Shenaz Zadvat tient enfin à rappeler que l’entreprise qu’elle dirige fait partie d’un groupe familial soudé, constituée de la société historique d’importation et de commerce de gros (meubles, linge de maison, articles de bazar) et de Protechoms Réunion, société franchisée spécialisée dans les équipements de protection individuelle et de sécurité, managée par son frère Ismaël. Le groupe Zadvat emploie au total une soixantaine de personnes. « Nous travaillons à ce que chaque entité poursuive sa croissance, mais aussi à développer de nouvelles activités », souligne-t-elle.
« Rendre au territoire ce qu’il m’a donné » : Shenaz Zadvat a sans doute hérité de son grand-père le sens de l’engagement collectif.

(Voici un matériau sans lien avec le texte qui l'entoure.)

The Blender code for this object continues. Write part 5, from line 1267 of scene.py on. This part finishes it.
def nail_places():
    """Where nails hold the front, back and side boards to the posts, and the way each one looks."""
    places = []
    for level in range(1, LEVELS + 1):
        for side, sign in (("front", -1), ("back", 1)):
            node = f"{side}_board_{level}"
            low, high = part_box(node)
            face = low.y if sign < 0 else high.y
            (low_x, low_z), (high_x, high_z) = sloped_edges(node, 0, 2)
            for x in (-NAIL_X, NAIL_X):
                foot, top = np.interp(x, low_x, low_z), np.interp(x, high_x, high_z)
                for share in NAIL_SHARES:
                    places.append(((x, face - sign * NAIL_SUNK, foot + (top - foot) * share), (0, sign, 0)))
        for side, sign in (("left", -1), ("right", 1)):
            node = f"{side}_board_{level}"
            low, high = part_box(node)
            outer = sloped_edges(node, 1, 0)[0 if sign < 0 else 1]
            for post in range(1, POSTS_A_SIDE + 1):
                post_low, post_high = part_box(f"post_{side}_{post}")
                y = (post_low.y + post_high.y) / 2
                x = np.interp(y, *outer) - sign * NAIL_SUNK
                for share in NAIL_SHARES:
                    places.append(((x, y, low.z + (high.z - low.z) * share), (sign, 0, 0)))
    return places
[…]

Ismaël Mamode Zadvat fut un commerçant très impliqué dans la vie sociale, président de l’association gérant la mosquée de Saint-Denis, membre fondateur du Syndicat de l’Importation et du Commerce de la Réunion (SICR) et du Colier, ancêtre du Medef. Sa petite-fille est aujourd’hui vice-présidente de l’organisation patronale et co-présidente de son Mouvement des femmes, lancé l’an passé. Elle préside également l’association Entreprendre pour Apprendre, qui accompagne les jeunes dans la mise en place de mini-entreprises, dans les établissements scolaires, d’insertion et pénitentiaires. Elle est même secrétaire de la fédération nationale de ces associations depuis deux ans.

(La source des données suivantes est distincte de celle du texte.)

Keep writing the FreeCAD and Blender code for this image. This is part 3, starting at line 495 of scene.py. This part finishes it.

En parallèle, elle s’est investie dans la création de l’association ETRE Réunion (Entreprises et territoires responsables de La Réunion), qui regroupe des entreprises certifiées ou engagées dans une démarche de performance, et dans le Club des Audacieuses, qui vient en soutien aux créatrices d’entreprises. « Quand on a eu la chance de grandir sans se préoccuper de ce que l’on allait manger le soir, il est normal de rendre au territoire ce qu’il vous a donné », dit-elle pour justifier ses nombreux engagements.